→ Short problem: How many lines in the listing below include the word "that"? Answer with the number and nothing else.

- - - -

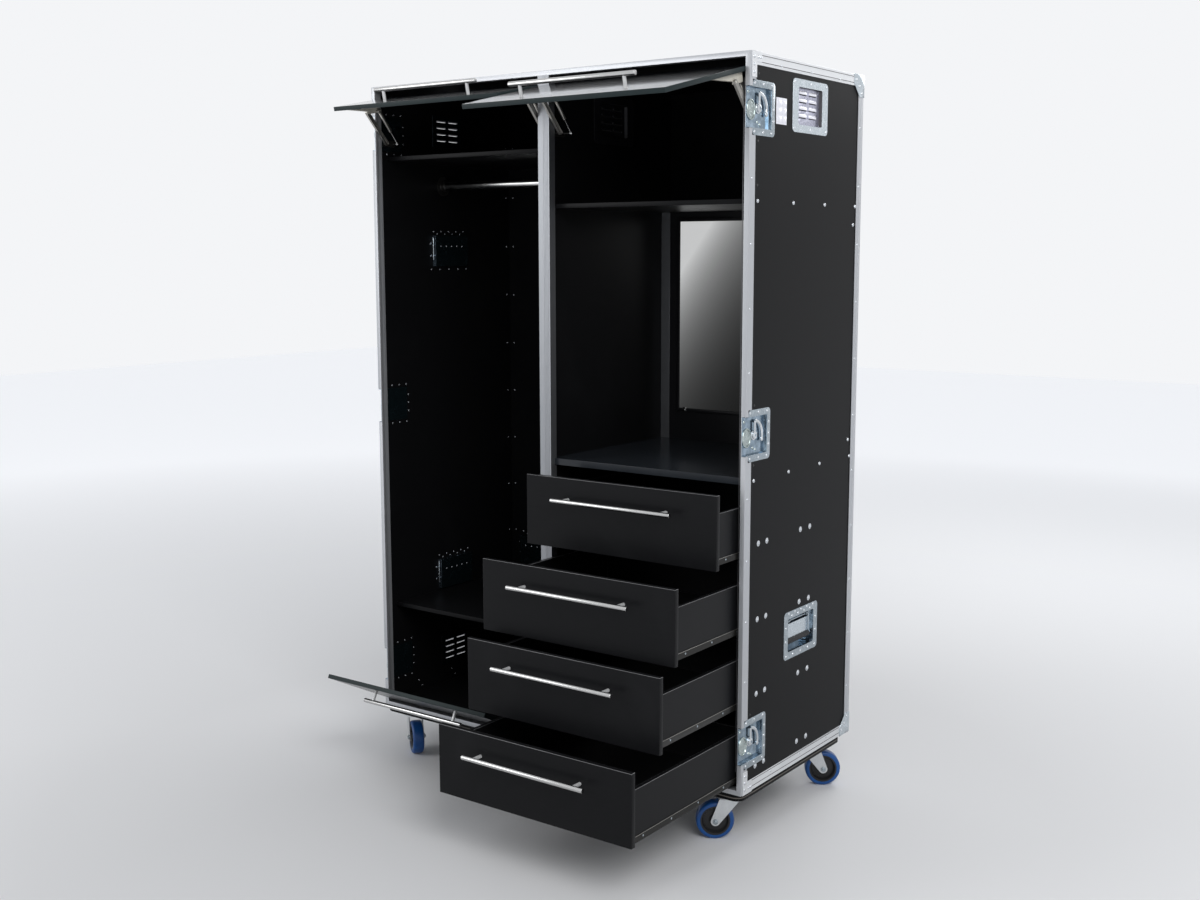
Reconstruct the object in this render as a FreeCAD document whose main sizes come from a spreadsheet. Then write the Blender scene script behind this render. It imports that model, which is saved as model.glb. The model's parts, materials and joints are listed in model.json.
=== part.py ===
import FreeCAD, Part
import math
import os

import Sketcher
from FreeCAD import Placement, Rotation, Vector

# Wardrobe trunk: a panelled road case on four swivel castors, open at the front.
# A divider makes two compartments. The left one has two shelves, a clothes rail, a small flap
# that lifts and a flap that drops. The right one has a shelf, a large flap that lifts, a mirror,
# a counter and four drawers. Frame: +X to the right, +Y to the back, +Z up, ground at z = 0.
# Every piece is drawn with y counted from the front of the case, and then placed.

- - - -

→ Full output: 2